Not only are we connected world wide through the internet, but so are our businesses both with what we use and what we eat. Many we take for granted, since they are available almost anywhere such as the toilet paper we use to the cereal and pizza that we eat. We choose a brand by what we like and not necessarily by how it’s made. Most of the time we don’t even know.
If we are a loyal customer we assume the company has us valued as much as their profits since without us, they would cease to exist. Even our regulations such as FDA rules are suppose to be about keeping us safe. So why is it that some countries ban things that others do not? Many of us roll our eyes at the phrase “junk food” because most have indulged at one time or another. But what about things we consume regularly that are labeled dangerous in one place or another?
Parents, you pour your children that bowl of cereal, and even when you choose lower sugar cereals (yay to you), there may be ingredients that are actually banned in other countries for their harmful effects on the body. BHT (butylated hydroxytoluene) and BHA (butylated hydroxyanisole) which are commonly added to preserve freshness can cause cancer, kidney and liver damage, hair loss, behavioral issues and disrupt appetite and sleep. They are just two examples of ingredients that are allowed in this country, but banned in most others. Companies that do business in both, such as Quaker, Ritz, and Pizza Hut, to name a few, have products that are reformulated elsewhere.
Knowing an ingredient in their product is banned in one place, such as lead in paint in the United States, consumers should be able to believe their favorite paint brand would be sure to make it safe for everyone. After all, the devastating effects of lead paint on children is common knowledge. However, those same companies still add lead to the paint used in countries that have yet to ban it! If you are a landlord and use paint on a regular basis, do you know the common practices of your favorite brand? If you knew they added lead to the paint in different countries just because they could, would you still be loyal to them? You should look before you ask yourself that question.

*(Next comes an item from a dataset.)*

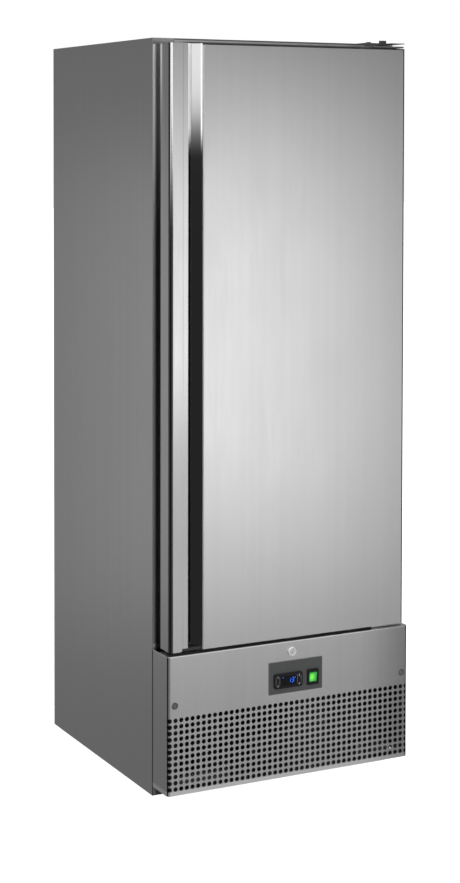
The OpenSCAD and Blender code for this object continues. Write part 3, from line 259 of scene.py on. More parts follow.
# Floor: it gives off a pale light, apart from a painted shadow, a soft-edged patch under the cabinet that
# gives off none
floorShadow = {"left": (-0.30, -0.20), "right": (0.38, 0.50), "front": (-0.27, -0.19), "rear": (0.30, 0.42)}


def layFloor():
    bpy.ops.mesh.primitive_plane_add(size=80, location=(0, 0, 0))
    floor = bpy.context.object
    floor.name = "paleFloor"
    paint = Finish("floorPaint", (0.93, 0.93, 0.93), rough=0.9, Emission_Strength=studio["floorGlow"])
    paint.set(Base_Color=paint.mix(paint.noise(paint.place(), 0.6), (0.92, 0.92, 0.92), (0.94, 0.94, 0.94)))
    x, y, _ = paint.axes()
    # painted shadow under the cabinet, where the floor gives off no light
    paintedShadow = x.rise(*floorShadow["left"]) * (1.0 - x.rise(*floorShadow["right"]))
    paintedShadow = paintedShadow * y.rise(*floorShadow["front"]) * (1.0 - y.rise(*floorShadow["rear"]))
    paint.set(Emission_Color=paint.mix(paintedShadow, (1.0, 1.0, 1.0), (0.0, 0.0, 0.0)))
    floor.data.materials.append(paint.material)
    floor.visible_glossy = False


# Each lamp: spot, what it looks at, width, height, power in watts
lamps = {
    "doorSoftbox": ((1.05, -3.3, 0.85), (0.0, -0.36, 1.1), 1.7, 1.9, 18.0),
    "skyPanel": ((0.0, -1.0, 4.5), (0.0, 0.0, 0.0), 5.0, 5.0, 160.0),
    "sideStrip": ((-2.05, 2.4, 0.65), (-0.35, 0.0, 0.65), 0.8, 1.9, 2.2),
}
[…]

Where and how is your favorite toilet paper made? Is it made by a company with horrible environmental practices and employing people with poverty level pay? It’s time we actually looked as consumers and demanded companies actually made products based on the good of everyone involved. We do have that power if we choose to use it. When people realized food dyes were damaging (even though the FDA doesn’t deem it so), Kraft took food dyes out of our Macaroni and Cheese and proudly stated so in their advertisements. We have the power. The more we use it, the better and safer the world will be.